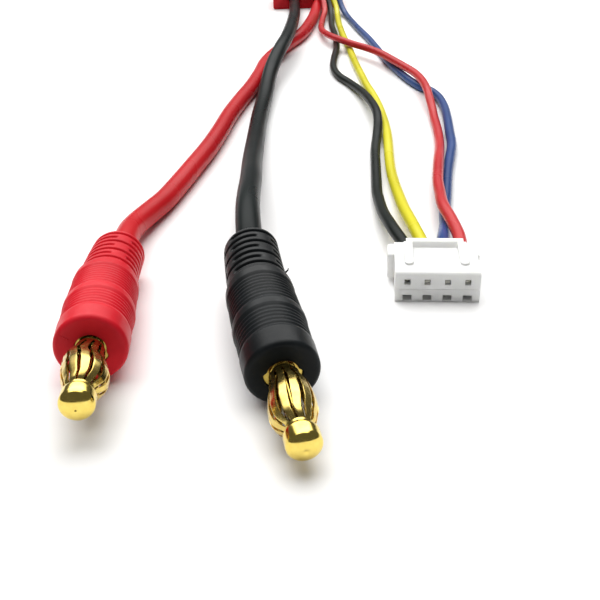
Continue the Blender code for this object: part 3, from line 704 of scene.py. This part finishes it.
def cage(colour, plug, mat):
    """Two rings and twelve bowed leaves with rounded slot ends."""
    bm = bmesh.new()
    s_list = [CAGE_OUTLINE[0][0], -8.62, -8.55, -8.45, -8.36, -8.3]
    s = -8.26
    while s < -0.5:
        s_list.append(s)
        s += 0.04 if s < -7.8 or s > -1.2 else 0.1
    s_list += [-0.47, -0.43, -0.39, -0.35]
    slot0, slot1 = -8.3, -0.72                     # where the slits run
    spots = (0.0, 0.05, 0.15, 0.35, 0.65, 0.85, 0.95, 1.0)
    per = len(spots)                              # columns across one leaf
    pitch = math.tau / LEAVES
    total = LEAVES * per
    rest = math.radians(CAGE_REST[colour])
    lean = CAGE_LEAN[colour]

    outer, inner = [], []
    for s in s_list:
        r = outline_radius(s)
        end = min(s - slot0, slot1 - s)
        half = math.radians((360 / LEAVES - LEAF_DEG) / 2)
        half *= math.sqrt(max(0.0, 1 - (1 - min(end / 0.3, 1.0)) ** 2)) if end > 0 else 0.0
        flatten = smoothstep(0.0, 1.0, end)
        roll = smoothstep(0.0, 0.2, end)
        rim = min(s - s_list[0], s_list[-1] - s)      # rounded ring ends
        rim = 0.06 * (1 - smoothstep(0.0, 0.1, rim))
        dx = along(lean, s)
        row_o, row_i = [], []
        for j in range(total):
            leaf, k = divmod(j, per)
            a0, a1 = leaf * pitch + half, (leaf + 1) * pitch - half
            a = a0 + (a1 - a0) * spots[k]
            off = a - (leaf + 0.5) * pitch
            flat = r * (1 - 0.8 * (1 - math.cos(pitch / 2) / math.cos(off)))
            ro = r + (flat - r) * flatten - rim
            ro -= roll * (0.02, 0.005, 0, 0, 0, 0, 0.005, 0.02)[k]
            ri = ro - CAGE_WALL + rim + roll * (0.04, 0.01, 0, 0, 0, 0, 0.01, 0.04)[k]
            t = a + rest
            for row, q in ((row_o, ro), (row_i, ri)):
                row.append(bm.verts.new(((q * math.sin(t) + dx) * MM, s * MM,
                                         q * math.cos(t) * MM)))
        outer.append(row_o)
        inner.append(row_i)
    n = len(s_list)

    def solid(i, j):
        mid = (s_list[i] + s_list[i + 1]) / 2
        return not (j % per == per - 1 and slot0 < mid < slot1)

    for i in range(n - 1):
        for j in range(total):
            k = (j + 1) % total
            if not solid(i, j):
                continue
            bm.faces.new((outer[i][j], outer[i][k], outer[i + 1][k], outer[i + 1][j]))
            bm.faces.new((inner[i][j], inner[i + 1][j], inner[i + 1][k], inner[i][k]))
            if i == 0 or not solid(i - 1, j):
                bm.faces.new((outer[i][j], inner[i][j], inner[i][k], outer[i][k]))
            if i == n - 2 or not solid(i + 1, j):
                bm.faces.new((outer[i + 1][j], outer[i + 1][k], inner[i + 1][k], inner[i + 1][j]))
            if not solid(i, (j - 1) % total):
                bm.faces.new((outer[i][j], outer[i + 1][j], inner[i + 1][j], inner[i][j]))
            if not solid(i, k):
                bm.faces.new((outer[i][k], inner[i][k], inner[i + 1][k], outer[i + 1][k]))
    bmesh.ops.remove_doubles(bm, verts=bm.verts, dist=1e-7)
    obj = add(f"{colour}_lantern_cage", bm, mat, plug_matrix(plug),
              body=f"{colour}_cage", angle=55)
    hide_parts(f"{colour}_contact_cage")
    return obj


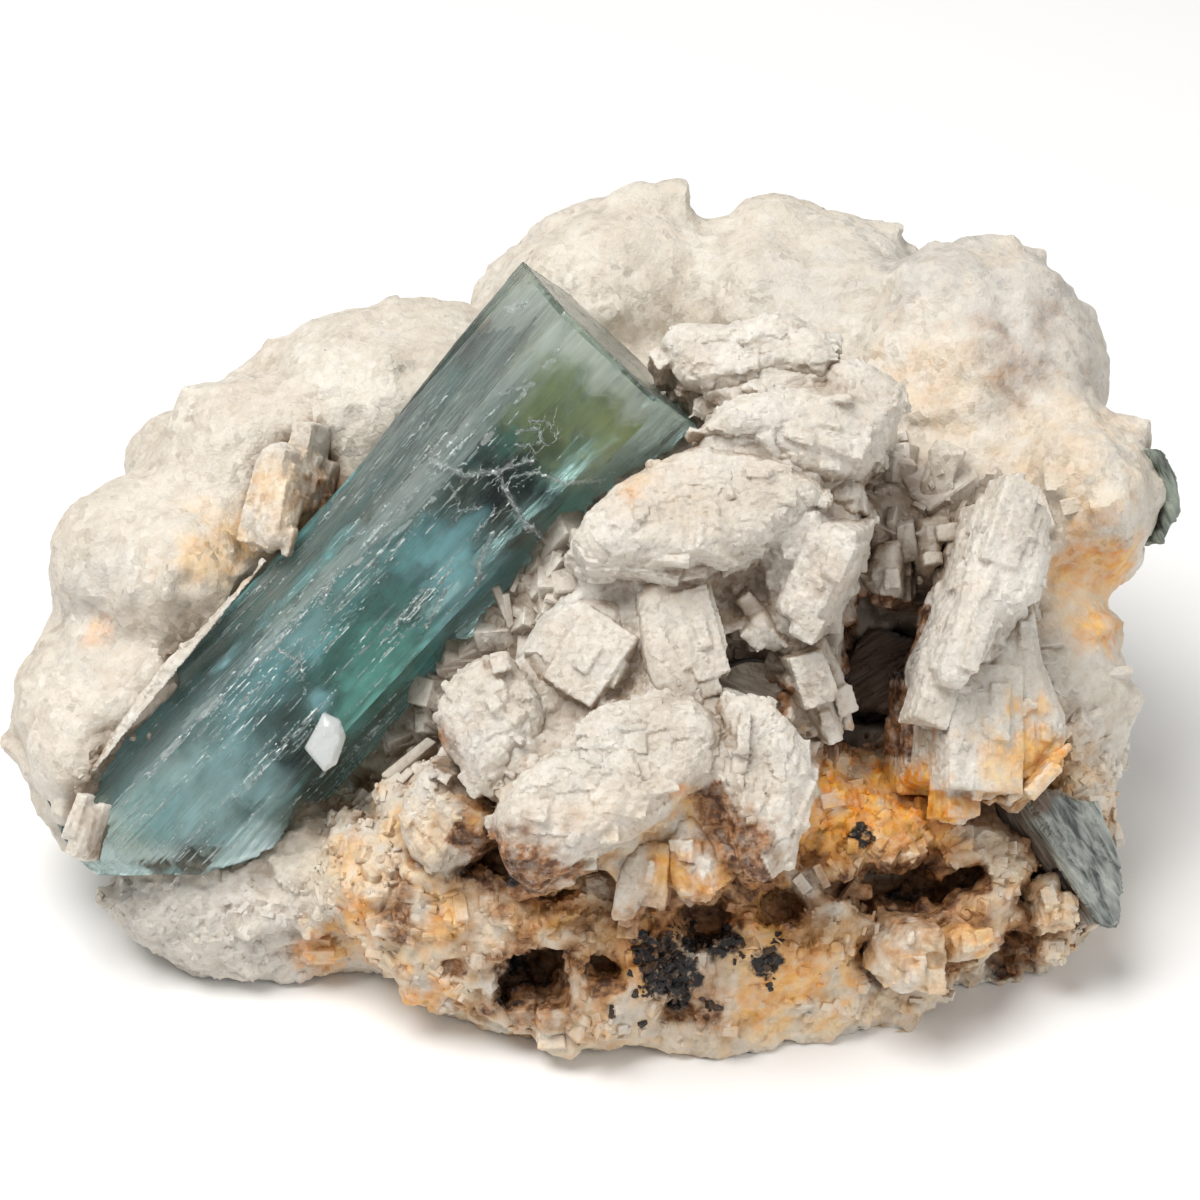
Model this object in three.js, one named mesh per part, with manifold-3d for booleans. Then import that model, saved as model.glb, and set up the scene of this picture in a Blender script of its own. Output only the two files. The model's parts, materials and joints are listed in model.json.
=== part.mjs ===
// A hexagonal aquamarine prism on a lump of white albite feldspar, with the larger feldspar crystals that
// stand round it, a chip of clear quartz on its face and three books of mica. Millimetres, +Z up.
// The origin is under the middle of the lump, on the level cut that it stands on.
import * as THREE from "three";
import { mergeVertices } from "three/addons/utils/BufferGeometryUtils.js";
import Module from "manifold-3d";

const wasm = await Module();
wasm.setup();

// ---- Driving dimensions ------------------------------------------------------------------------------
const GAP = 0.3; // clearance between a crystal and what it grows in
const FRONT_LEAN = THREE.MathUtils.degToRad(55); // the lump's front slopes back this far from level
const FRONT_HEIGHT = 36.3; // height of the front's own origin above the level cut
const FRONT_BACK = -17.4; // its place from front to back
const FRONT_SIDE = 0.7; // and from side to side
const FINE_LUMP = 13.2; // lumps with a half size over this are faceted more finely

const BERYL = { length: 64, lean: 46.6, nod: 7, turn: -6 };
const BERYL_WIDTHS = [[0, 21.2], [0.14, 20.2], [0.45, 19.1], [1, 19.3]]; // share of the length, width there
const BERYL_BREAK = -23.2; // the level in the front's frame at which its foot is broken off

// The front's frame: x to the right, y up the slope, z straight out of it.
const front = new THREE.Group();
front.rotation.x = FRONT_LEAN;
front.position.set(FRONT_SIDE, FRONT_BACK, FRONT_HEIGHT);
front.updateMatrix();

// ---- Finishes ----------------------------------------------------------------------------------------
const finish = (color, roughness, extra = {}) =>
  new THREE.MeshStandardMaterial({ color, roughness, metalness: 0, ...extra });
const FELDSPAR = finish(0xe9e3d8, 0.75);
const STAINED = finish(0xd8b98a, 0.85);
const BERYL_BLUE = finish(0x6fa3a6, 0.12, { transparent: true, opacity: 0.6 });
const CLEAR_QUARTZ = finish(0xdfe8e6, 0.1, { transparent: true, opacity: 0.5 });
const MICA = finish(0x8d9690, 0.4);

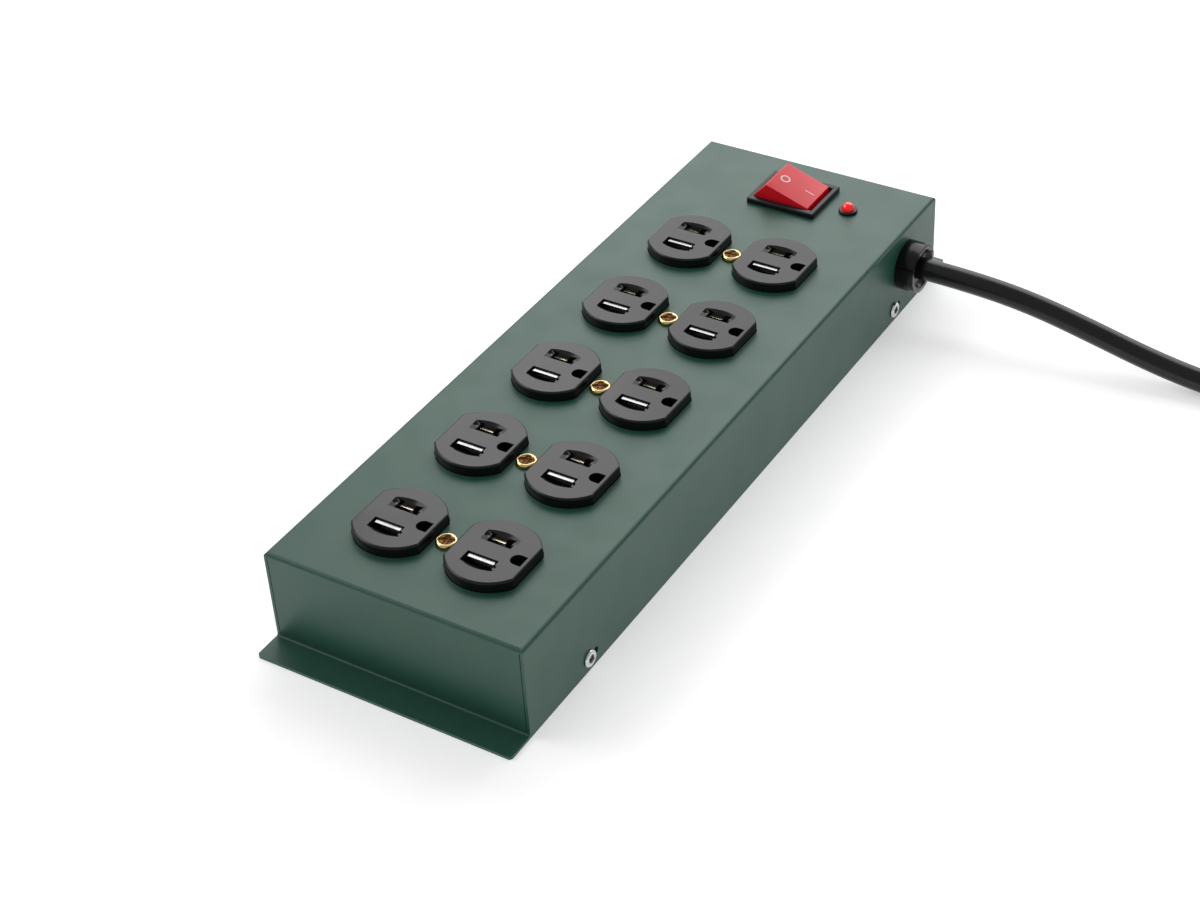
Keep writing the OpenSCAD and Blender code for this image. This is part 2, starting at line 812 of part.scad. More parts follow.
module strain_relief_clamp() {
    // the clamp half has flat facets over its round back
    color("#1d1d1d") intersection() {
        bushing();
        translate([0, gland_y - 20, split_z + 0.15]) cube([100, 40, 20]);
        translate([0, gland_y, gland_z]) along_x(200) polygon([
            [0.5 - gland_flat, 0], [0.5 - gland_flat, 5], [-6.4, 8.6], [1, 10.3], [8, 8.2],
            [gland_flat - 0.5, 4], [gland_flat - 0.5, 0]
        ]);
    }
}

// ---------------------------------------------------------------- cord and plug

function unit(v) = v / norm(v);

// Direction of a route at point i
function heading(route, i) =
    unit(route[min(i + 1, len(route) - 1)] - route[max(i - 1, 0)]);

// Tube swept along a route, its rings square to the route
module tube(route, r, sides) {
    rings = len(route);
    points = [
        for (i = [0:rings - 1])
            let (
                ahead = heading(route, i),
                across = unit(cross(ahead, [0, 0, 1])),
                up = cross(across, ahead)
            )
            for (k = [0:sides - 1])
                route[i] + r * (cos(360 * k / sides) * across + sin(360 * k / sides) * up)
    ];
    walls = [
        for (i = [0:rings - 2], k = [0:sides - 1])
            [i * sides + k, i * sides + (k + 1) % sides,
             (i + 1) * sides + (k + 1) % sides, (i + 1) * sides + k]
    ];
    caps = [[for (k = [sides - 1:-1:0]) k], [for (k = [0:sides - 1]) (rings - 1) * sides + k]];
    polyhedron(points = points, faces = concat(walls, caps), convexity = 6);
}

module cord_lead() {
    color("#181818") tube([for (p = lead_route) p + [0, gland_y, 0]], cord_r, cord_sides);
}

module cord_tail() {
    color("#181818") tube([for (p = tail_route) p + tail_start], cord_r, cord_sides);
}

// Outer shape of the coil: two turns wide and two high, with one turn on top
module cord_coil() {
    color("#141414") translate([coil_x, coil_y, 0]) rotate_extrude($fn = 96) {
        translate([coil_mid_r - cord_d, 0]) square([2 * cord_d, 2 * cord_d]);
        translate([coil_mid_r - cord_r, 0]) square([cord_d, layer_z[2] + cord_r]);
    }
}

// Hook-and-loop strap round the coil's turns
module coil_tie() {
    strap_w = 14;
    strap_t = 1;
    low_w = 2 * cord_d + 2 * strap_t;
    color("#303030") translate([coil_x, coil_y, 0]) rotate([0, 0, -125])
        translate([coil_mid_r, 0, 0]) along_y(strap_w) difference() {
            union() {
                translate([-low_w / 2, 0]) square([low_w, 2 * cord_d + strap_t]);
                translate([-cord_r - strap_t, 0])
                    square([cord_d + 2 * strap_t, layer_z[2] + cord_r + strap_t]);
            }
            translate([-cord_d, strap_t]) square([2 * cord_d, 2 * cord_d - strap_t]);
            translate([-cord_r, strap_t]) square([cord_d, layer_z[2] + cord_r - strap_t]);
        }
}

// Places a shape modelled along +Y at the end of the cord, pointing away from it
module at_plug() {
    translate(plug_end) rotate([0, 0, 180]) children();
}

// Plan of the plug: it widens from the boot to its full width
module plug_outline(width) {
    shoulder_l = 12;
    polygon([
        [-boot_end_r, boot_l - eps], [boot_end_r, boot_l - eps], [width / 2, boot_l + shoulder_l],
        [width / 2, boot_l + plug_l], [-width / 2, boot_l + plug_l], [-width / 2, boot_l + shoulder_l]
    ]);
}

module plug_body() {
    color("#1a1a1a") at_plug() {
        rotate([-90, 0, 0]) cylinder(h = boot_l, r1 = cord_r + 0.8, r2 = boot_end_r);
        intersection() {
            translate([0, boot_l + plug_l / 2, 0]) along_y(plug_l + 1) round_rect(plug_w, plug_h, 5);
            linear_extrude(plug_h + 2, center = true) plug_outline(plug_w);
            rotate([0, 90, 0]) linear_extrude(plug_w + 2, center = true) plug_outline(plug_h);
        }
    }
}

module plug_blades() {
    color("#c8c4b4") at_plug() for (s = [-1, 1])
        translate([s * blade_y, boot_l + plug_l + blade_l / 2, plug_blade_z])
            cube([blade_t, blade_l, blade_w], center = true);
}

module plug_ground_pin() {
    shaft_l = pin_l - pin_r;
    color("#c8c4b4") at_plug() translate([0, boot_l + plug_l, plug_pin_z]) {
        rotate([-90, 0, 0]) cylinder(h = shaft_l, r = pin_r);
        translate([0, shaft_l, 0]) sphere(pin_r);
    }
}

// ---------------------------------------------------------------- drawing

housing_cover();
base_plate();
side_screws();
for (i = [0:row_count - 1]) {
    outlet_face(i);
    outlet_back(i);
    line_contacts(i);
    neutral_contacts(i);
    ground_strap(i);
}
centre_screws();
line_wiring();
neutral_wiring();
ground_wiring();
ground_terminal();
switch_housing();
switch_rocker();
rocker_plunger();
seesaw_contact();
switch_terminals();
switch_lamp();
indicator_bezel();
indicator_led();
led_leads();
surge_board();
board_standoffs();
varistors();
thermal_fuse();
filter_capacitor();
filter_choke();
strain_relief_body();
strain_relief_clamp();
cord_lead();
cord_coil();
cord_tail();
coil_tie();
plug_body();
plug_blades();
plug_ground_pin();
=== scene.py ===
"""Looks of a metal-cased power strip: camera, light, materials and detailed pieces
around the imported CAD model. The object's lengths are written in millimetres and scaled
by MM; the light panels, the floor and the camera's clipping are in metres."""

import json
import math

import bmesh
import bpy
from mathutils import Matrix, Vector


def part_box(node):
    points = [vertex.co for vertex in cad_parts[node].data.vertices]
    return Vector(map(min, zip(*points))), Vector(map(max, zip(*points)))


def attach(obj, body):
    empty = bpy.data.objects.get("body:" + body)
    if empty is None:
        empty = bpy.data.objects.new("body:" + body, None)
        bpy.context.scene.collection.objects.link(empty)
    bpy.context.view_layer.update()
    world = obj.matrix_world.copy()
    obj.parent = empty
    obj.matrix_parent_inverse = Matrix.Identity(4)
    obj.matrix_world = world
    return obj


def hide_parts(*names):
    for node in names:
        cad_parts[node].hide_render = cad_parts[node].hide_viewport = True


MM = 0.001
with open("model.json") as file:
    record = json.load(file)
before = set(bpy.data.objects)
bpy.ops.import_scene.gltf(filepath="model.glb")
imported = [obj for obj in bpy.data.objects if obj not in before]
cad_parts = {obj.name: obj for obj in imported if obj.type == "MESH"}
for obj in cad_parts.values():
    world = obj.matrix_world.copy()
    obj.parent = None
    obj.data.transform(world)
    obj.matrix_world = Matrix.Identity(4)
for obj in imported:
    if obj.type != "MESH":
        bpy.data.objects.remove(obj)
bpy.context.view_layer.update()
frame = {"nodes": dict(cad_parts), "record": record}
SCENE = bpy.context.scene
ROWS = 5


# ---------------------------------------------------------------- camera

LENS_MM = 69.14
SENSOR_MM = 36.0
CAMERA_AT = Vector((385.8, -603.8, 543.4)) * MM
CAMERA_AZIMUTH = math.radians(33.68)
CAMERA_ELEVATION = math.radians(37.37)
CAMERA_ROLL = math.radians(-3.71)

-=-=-

Request ▸
Quote exactly the first line of the data and every line after it through the one holding "lean = CAGE_LEAN[colour]".

Task answer ▸
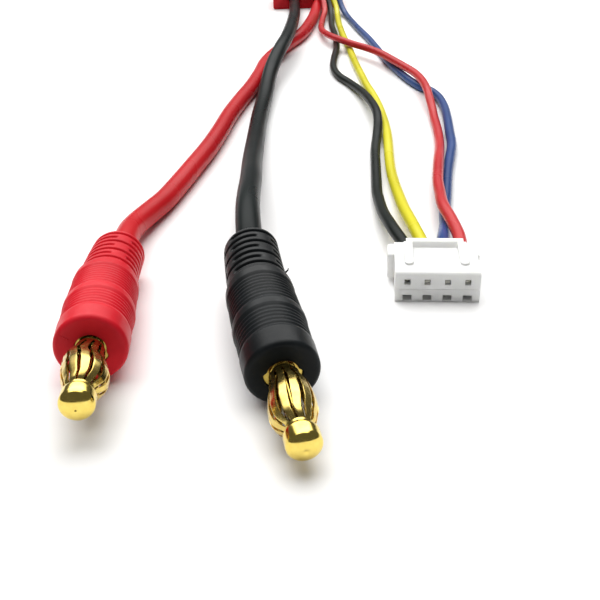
Continue the Blender code for this object: part 3, from line 704 of scene.py. This part finishes it.
def cage(colour, plug, mat):
    """Two rings and twelve bowed leaves with rounded slot ends."""
    bm = bmesh.new()
    s_list = [CAGE_OUTLINE[0][0], -8.62, -8.55, -8.45, -8.36, -8.3]
    s = -8.26
    while s < -0.5:
        s_list.append(s)
        s += 0.04 if s < -7.8 or s > -1.2 else 0.1
    s_list += [-0.47, -0.43, -0.39, -0.35]
    slot0, slot1 = -8.3, -0.72                     # where the slits run
    spots = (0.0, 0.05, 0.15, 0.35, 0.65, 0.85, 0.95, 1.0)
    per = len(spots)                              # columns across one leaf
    pitch = math.tau / LEAVES
    total = LEAVES * per
    rest = math.radians(CAGE_REST[colour])
    lean = CAGE_LEAN[colour]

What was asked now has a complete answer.